**Written problem:**
Copy each line of the listing below exactly.

**Provided material:**
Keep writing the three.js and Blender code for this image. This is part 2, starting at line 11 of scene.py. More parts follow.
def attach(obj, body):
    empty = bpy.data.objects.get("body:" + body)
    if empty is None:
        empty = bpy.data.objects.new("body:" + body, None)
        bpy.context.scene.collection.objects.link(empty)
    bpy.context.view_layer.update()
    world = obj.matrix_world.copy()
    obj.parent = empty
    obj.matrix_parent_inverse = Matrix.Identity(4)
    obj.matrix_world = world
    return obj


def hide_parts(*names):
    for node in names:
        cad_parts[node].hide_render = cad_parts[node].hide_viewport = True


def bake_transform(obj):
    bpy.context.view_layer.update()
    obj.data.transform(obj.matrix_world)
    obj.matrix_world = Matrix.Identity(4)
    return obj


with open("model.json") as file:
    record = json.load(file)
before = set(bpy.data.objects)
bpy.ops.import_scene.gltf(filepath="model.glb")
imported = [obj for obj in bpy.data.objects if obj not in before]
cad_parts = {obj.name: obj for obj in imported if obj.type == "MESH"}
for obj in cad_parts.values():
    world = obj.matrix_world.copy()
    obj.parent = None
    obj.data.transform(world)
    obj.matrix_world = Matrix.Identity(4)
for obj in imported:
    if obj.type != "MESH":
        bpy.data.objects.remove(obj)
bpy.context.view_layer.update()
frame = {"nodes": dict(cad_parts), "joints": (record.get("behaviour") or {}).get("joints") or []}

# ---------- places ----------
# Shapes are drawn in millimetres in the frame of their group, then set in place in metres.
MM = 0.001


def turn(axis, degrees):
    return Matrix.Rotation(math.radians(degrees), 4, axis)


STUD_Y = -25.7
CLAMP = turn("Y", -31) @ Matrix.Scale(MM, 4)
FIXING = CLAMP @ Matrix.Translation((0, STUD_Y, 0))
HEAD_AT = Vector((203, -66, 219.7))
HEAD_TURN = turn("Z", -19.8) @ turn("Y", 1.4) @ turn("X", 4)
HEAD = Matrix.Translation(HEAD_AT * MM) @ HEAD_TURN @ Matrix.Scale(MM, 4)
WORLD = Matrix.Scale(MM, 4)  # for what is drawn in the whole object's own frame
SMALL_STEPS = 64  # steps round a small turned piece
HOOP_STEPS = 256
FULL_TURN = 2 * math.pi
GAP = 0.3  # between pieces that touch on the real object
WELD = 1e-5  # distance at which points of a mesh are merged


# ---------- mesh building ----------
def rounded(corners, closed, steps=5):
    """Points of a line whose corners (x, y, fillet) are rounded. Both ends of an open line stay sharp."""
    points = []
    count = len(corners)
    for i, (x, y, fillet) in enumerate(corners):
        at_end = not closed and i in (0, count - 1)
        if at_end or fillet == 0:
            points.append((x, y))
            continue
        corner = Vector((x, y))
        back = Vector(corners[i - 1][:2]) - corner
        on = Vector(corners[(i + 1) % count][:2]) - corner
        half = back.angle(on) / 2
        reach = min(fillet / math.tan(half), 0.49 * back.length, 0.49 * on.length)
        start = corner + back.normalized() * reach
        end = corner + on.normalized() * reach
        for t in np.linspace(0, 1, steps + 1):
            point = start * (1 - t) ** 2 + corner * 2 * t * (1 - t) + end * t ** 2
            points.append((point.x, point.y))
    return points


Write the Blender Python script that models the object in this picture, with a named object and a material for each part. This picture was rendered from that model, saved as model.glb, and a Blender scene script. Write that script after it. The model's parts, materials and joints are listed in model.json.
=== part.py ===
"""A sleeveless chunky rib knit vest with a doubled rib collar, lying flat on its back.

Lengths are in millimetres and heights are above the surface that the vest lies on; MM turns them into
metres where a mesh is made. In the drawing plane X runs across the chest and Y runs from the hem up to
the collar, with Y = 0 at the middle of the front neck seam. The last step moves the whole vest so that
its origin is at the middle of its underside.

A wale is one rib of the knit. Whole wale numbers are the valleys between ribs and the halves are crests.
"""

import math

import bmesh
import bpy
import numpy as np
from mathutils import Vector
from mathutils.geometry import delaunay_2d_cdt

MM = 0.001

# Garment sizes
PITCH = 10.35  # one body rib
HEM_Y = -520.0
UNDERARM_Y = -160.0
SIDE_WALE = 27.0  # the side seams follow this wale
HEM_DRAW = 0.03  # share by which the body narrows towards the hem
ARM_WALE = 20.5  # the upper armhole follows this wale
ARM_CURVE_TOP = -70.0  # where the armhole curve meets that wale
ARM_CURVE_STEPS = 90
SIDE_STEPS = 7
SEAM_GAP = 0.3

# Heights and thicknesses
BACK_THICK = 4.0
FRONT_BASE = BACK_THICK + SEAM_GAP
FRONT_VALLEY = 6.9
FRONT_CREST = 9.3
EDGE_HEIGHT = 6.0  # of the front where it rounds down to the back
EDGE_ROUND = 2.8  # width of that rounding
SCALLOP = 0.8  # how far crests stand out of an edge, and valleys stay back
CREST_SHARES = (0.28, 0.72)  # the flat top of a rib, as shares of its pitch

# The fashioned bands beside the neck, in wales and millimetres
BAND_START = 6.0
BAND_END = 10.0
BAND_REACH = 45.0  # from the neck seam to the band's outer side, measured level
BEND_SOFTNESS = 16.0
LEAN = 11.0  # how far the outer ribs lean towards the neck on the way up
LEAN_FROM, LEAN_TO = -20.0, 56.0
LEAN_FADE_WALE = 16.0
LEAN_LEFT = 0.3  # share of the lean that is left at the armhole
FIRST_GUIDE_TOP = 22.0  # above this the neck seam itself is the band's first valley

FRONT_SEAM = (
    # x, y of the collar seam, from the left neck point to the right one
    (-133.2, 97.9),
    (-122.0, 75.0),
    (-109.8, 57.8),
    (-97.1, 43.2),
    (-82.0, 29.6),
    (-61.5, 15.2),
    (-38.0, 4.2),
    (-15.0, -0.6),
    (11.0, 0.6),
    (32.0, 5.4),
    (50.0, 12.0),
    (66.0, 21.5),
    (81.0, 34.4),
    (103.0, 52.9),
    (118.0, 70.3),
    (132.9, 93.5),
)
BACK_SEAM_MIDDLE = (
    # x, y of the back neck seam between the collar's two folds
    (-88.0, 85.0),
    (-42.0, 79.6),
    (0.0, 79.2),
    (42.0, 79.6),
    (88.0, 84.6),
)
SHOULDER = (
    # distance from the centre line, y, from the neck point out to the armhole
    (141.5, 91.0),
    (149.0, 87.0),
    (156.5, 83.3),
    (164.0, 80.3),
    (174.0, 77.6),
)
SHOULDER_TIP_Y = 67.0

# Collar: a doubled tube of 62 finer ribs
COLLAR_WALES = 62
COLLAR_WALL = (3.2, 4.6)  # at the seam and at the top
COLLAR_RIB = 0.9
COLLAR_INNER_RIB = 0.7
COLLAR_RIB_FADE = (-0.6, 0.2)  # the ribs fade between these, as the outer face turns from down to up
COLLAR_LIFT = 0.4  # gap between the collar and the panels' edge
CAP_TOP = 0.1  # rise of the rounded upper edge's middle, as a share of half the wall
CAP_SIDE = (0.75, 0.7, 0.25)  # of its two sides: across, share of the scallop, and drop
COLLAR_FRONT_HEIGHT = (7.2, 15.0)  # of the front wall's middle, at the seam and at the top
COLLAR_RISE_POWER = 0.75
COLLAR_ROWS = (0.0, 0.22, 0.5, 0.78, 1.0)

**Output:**
Keep writing the three.js and Blender code for this image. This is part 2, starting at line 11 of scene.py. More parts follow.
def attach(obj, body):
    empty = bpy.data.objects.get("body:" + body)
    if empty is None:
        empty = bpy.data.objects.new("body:" + body, None)
        bpy.context.scene.collection.objects.link(empty)
    bpy.context.view_layer.update()
    world = obj.matrix_world.copy()
    obj.parent = empty
    obj.matrix_parent_inverse = Matrix.Identity(4)
    obj.matrix_world = world
    return obj


def hide_parts(*names):
    for node in names:
        cad_parts[node].hide_render = cad_parts[node].hide_viewport = True


def bake_transform(obj):
    bpy.context.view_layer.update()
    obj.data.transform(obj.matrix_world)
    obj.matrix_world = Matrix.Identity(4)
    return obj


with open("model.json") as file:
    record = json.load(file)
before = set(bpy.data.objects)
bpy.ops.import_scene.gltf(filepath="model.glb")
imported = [obj for obj in bpy.data.objects if obj not in before]
cad_parts = {obj.name: obj for obj in imported if obj.type == "MESH"}
for obj in cad_parts.values():
    world = obj.matrix_world.copy()
    obj.parent = None
    obj.data.transform(world)
    obj.matrix_world = Matrix.Identity(4)
for obj in imported:
    if obj.type != "MESH":
        bpy.data.objects.remove(obj)
bpy.context.view_layer.update()
frame = {"nodes": dict(cad_parts), "joints": (record.get("behaviour") or {}).get("joints") or []}

# ---------- places ----------
# Shapes are drawn in millimetres in the frame of their group, then set in place in metres.
MM = 0.001


def turn(axis, degrees):
    return Matrix.Rotation(math.radians(degrees), 4, axis)


STUD_Y = -25.7
CLAMP = turn("Y", -31) @ Matrix.Scale(MM, 4)
FIXING = CLAMP @ Matrix.Translation((0, STUD_Y, 0))
HEAD_AT = Vector((203, -66, 219.7))
HEAD_TURN = turn("Z", -19.8) @ turn("Y", 1.4) @ turn("X", 4)
HEAD = Matrix.Translation(HEAD_AT * MM) @ HEAD_TURN @ Matrix.Scale(MM, 4)
WORLD = Matrix.Scale(MM, 4)  # for what is drawn in the whole object's own frame
SMALL_STEPS = 64  # steps round a small turned piece
HOOP_STEPS = 256
FULL_TURN = 2 * math.pi
GAP = 0.3  # between pieces that touch on the real object
WELD = 1e-5  # distance at which points of a mesh are merged


# ---------- mesh building ----------
def rounded(corners, closed, steps=5):
    """Points of a line whose corners (x, y, fillet) are rounded. Both ends of an open line stay sharp."""
    points = []
    count = len(corners)
    for i, (x, y, fillet) in enumerate(corners):
        at_end = not closed and i in (0, count - 1)
        if at_end or fillet == 0:
            points.append((x, y))
            continue
        corner = Vector((x, y))
        back = Vector(corners[i - 1][:2]) - corner
        on = Vector(corners[(i + 1) % count][:2]) - corner
        half = back.angle(on) / 2
        reach = min(fillet / math.tan(half), 0.49 * back.length, 0.49 * on.length)
        start = corner + back.normalized() * reach
        end = corner + on.normalized() * reach
        for t in np.linspace(0, 1, steps + 1):
            point = start * (1 - t) ** 2 + corner * 2 * t * (1 - t) + end * t ** 2
            points.append((point.x, point.y))
    return points


Write the Blender Python script that models the object in this picture, with a named object and a material for each part. This picture was rendered from that model, saved as model.glb, and a Blender scene script. Write that script after it. The model's parts, materials and joints are listed in model.json.
=== part.py ===
"""A sleeveless chunky rib knit vest with a doubled rib collar, lying flat on its back.

Lengths are in millimetres and heights are above the surface that the vest lies on; MM turns them into
metres where a mesh is made. In the drawing plane X runs across the chest and Y runs from the hem up to
the collar, with Y = 0 at the middle of the front neck seam. The last step moves the whole vest so that
its origin is at the middle of its underside.

A wale is one rib of the knit. Whole wale numbers are the valleys between ribs and the halves are crests.
"""

import math

import bmesh
import bpy
import numpy as np
from mathutils import Vector
from mathutils.geometry import delaunay_2d_cdt

MM = 0.001

# Garment sizes
PITCH = 10.35  # one body rib
HEM_Y = -520.0
UNDERARM_Y = -160.0
SIDE_WALE = 27.0  # the side seams follow this wale
HEM_DRAW = 0.03  # share by which the body narrows towards the hem
ARM_WALE = 20.5  # the upper armhole follows this wale
ARM_CURVE_TOP = -70.0  # where the armhole curve meets that wale
ARM_CURVE_STEPS = 90
SIDE_STEPS = 7
SEAM_GAP = 0.3

# Heights and thicknesses
BACK_THICK = 4.0
FRONT_BASE = BACK_THICK + SEAM_GAP
FRONT_VALLEY = 6.9
FRONT_CREST = 9.3
EDGE_HEIGHT = 6.0  # of the front where it rounds down to the back
EDGE_ROUND = 2.8  # width of that rounding
SCALLOP = 0.8  # how far crests stand out of an edge, and valleys stay back
CREST_SHARES = (0.28, 0.72)  # the flat top of a rib, as shares of its pitch

# The fashioned bands beside the neck, in wales and millimetres
BAND_START = 6.0
BAND_END = 10.0
BAND_REACH = 45.0  # from the neck seam to the band's outer side, measured level
BEND_SOFTNESS = 16.0
LEAN = 11.0  # how far the outer ribs lean towards the neck on the way up
LEAN_FROM, LEAN_TO = -20.0, 56.0
LEAN_FADE_WALE = 16.0
LEAN_LEFT = 0.3  # share of the lean that is left at the armhole
FIRST_GUIDE_TOP = 22.0  # above this the neck seam itself is the band's first valley

FRONT_SEAM = (
    # x, y of the collar seam, from the left neck point to the right one
    (-133.2, 97.9),
    (-122.0, 75.0),
    (-109.8, 57.8),
    (-97.1, 43.2),
    (-82.0, 29.6),
    (-61.5, 15.2),
    (-38.0, 4.2),
    (-15.0, -0.6),
    (11.0, 0.6),
    (32.0, 5.4),
    (50.0, 12.0),
    (66.0, 21.5),
    (81.0, 34.4),
    (103.0, 52.9),
    (118.0, 70.3),
    (132.9, 93.5),
)
BACK_SEAM_MIDDLE = (
    # x, y of the back neck seam between the collar's two folds
    (-88.0, 85.0),
    (-42.0, 79.6),
    (0.0, 79.2),
    (42.0, 79.6),
    (88.0, 84.6),
)
SHOULDER = (
    # distance from the centre line, y, from the neck point out to the armhole
    (141.5, 91.0),
    (149.0, 87.0),
    (156.5, 83.3),
    (164.0, 80.3),
    (174.0, 77.6),
)
SHOULDER_TIP_Y = 67.0

# Collar: a doubled tube of 62 finer ribs
COLLAR_WALES = 62
COLLAR_WALL = (3.2, 4.6)  # at the seam and at the top
COLLAR_RIB = 0.9
COLLAR_INNER_RIB = 0.7
COLLAR_RIB_FADE = (-0.6, 0.2)  # the ribs fade between these, as the outer face turns from down to up
COLLAR_LIFT = 0.4  # gap between the collar and the panels' edge
CAP_TOP = 0.1  # rise of the rounded upper edge's middle, as a share of half the wall
CAP_SIDE = (0.75, 0.7, 0.25)  # of its two sides: across, share of the scallop, and drop
COLLAR_FRONT_HEIGHT = (7.2, 15.0)  # of the front wall's middle, at the seam and at the top
COLLAR_RISE_POWER = 0.75
COLLAR_ROWS = (0.0, 0.22, 0.5, 0.78, 1.0)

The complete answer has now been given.